* **Data extract**
....................

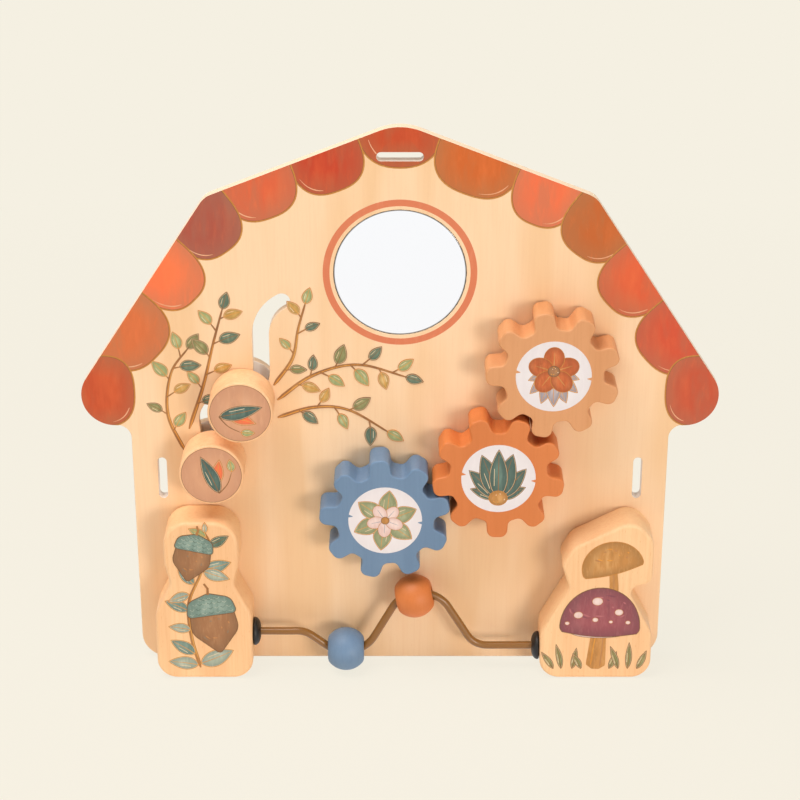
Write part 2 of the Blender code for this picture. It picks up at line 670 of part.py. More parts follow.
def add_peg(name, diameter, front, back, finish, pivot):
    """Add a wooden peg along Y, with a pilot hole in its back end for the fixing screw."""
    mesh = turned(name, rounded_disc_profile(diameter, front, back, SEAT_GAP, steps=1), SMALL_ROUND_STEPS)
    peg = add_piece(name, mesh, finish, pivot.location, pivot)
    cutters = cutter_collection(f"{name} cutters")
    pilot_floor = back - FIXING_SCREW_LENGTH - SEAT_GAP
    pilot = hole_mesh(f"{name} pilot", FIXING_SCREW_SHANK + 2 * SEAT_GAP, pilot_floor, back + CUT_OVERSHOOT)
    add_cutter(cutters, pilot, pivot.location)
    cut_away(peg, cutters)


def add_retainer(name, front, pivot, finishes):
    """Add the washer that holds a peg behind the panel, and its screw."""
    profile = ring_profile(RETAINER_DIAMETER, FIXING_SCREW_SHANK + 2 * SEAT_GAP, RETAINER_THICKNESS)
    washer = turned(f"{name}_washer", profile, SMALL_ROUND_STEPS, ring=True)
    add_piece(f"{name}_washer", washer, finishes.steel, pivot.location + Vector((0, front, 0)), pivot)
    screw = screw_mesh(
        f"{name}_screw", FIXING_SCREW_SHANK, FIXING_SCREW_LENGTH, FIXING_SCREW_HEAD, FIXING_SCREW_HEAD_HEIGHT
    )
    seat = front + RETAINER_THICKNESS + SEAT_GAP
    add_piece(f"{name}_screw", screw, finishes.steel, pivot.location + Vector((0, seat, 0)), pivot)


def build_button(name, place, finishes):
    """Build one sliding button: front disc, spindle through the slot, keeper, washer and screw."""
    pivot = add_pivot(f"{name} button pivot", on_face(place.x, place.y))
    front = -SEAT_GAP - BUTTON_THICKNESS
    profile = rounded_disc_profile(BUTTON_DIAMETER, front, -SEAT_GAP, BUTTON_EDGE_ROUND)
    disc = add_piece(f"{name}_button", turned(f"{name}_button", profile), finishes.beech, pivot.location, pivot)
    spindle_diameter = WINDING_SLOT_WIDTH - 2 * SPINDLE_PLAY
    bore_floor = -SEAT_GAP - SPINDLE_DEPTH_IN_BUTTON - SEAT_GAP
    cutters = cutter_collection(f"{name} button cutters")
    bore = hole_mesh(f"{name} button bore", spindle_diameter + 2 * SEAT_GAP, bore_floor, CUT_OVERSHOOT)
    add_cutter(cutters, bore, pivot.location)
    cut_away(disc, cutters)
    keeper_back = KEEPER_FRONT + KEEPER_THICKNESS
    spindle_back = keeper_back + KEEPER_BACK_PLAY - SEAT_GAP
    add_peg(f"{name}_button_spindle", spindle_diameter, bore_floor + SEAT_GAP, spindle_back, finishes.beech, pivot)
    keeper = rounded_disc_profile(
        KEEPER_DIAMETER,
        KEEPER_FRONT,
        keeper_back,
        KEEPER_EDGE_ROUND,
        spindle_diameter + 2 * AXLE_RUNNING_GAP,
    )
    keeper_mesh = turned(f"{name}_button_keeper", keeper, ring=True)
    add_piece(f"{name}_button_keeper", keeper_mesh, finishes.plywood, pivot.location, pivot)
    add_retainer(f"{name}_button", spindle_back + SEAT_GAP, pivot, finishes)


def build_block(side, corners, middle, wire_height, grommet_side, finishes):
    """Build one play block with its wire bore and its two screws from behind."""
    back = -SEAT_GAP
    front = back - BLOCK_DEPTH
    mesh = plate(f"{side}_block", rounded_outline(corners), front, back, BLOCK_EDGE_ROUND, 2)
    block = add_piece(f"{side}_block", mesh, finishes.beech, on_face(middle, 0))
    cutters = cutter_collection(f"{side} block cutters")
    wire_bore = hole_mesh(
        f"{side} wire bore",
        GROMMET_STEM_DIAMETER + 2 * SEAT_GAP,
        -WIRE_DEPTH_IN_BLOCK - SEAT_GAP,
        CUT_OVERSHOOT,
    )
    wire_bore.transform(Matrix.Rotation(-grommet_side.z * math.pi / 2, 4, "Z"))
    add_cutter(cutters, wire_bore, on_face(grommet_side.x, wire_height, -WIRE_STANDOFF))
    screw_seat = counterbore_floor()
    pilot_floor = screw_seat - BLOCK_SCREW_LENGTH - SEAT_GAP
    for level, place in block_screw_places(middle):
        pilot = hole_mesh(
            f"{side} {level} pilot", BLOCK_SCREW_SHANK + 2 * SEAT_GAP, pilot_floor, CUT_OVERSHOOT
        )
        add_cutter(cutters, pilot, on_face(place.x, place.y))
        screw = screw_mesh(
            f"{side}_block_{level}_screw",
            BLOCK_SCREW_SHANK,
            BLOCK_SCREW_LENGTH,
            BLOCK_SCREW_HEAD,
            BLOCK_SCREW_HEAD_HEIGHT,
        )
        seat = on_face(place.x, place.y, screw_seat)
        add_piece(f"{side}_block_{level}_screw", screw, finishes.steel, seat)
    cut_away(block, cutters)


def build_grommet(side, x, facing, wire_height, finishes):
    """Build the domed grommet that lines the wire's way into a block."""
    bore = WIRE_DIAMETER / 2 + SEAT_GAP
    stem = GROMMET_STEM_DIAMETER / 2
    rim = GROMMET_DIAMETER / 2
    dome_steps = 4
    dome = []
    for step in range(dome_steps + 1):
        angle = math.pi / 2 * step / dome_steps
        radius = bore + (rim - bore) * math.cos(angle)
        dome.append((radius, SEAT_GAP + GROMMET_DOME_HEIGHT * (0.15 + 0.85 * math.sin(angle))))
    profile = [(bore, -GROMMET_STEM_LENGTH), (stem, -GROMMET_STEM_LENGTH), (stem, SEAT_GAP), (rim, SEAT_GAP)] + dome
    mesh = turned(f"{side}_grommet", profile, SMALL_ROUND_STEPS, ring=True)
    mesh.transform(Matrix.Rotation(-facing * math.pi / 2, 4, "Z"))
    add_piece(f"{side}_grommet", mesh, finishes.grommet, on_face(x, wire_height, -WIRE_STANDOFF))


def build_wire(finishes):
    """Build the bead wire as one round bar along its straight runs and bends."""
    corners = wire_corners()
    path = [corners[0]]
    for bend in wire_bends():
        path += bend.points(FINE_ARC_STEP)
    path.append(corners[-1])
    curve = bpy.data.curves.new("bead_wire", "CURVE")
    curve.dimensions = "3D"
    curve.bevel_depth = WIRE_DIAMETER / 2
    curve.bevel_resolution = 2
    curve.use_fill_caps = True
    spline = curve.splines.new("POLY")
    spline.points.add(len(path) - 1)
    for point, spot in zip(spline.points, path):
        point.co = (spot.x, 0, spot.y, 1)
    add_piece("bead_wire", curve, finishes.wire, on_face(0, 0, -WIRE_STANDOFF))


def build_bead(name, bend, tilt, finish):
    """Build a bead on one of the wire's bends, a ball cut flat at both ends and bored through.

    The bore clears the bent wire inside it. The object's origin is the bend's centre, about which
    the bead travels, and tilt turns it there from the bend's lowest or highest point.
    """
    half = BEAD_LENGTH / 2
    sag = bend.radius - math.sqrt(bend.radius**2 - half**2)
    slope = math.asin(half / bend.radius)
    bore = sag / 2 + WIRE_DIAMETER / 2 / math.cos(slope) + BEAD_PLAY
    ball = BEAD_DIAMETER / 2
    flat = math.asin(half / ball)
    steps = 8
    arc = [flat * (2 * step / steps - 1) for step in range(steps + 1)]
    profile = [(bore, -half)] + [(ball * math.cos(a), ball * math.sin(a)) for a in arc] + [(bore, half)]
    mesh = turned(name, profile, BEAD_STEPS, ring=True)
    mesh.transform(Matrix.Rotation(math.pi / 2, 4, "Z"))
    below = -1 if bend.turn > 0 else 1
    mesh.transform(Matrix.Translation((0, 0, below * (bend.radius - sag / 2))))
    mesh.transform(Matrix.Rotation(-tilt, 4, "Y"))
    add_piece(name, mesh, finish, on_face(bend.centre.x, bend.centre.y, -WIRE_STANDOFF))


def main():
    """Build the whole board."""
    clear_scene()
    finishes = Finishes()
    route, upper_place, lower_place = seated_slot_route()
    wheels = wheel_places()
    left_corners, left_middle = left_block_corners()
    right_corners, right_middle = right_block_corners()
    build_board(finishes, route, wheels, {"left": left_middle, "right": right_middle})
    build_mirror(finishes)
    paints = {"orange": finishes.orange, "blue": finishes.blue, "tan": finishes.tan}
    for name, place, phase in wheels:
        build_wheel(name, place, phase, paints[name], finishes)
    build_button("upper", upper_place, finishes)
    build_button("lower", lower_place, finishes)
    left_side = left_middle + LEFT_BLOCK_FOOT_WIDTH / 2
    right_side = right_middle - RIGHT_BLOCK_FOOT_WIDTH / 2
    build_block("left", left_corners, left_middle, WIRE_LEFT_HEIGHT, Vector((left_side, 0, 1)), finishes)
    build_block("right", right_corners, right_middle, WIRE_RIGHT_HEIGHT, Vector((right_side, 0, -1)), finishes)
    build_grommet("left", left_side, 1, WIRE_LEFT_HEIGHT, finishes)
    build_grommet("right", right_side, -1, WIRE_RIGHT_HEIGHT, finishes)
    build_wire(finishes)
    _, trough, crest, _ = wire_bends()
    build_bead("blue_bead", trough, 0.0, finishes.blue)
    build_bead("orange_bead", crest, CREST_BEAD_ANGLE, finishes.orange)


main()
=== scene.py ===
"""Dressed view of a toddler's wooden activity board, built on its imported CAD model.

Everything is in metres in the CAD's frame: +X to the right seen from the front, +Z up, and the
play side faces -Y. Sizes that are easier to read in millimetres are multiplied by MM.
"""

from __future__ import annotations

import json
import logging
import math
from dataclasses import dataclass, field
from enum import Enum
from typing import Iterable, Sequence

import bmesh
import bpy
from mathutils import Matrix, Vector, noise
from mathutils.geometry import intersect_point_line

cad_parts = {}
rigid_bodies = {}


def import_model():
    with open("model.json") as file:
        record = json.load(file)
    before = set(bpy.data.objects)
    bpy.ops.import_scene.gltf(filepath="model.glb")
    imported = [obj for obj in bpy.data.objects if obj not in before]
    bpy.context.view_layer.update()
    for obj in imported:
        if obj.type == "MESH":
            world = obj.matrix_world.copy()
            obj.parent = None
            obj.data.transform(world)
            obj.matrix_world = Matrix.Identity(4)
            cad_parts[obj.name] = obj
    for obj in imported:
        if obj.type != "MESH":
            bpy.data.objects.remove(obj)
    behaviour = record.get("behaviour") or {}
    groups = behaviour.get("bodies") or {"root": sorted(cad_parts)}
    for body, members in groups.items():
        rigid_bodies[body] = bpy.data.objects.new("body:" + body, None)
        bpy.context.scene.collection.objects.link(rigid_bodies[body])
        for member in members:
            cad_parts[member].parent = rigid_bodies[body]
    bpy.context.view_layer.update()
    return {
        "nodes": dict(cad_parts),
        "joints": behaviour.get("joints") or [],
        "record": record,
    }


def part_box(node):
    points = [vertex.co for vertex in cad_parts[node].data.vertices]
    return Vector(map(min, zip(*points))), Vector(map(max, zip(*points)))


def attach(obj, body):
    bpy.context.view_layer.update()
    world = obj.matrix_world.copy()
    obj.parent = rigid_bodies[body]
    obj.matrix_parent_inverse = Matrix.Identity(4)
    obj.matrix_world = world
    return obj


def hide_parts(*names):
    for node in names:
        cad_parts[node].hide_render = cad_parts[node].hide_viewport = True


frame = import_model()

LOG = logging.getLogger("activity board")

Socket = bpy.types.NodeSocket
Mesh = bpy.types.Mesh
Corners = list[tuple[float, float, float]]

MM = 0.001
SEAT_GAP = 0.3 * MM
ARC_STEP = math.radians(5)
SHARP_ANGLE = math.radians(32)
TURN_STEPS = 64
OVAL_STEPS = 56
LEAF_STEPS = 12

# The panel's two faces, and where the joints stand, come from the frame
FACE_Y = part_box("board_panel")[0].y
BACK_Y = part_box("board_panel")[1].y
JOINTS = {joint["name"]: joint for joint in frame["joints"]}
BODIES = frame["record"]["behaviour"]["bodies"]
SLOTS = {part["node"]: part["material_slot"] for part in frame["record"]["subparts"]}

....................

* **Goal**
Print from the first line through the line that contains "seat, 0)), pivot)", please, including both, and leave out every line outside that stretch.

* **Solved exercise**
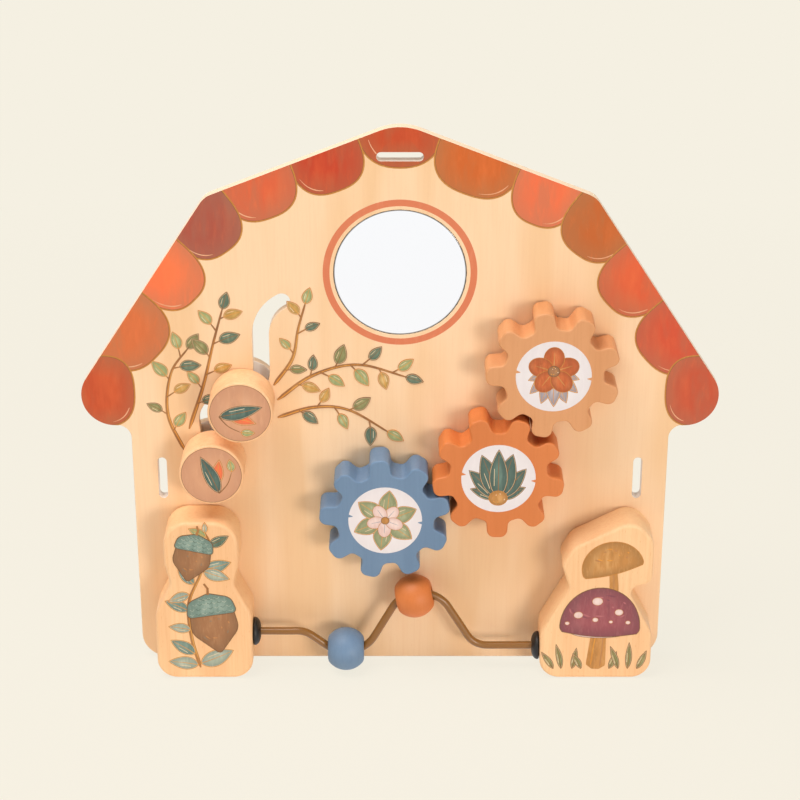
Write part 2 of the Blender code for this picture. It picks up at line 670 of part.py. More parts follow.
def add_peg(name, diameter, front, back, finish, pivot):
    """Add a wooden peg along Y, with a pilot hole in its back end for the fixing screw."""
    mesh = turned(name, rounded_disc_profile(diameter, front, back, SEAT_GAP, steps=1), SMALL_ROUND_STEPS)
    peg = add_piece(name, mesh, finish, pivot.location, pivot)
    cutters = cutter_collection(f"{name} cutters")
    pilot_floor = back - FIXING_SCREW_LENGTH - SEAT_GAP
    pilot = hole_mesh(f"{name} pilot", FIXING_SCREW_SHANK + 2 * SEAT_GAP, pilot_floor, back + CUT_OVERSHOOT)
    add_cutter(cutters, pilot, pivot.location)
    cut_away(peg, cutters)


def add_retainer(name, front, pivot, finishes):
    """Add the washer that holds a peg behind the panel, and its screw."""
    profile = ring_profile(RETAINER_DIAMETER, FIXING_SCREW_SHANK + 2 * SEAT_GAP, RETAINER_THICKNESS)
    washer = turned(f"{name}_washer", profile, SMALL_ROUND_STEPS, ring=True)
    add_piece(f"{name}_washer", washer, finishes.steel, pivot.location + Vector((0, front, 0)), pivot)
    screw = screw_mesh(
        f"{name}_screw", FIXING_SCREW_SHANK, FIXING_SCREW_LENGTH, FIXING_SCREW_HEAD, FIXING_SCREW_HEAD_HEIGHT
    )
    seat = front + RETAINER_THICKNESS + SEAT_GAP
    add_piece(f"{name}_screw", screw, finishes.steel, pivot.location + Vector((0, seat, 0)), pivot)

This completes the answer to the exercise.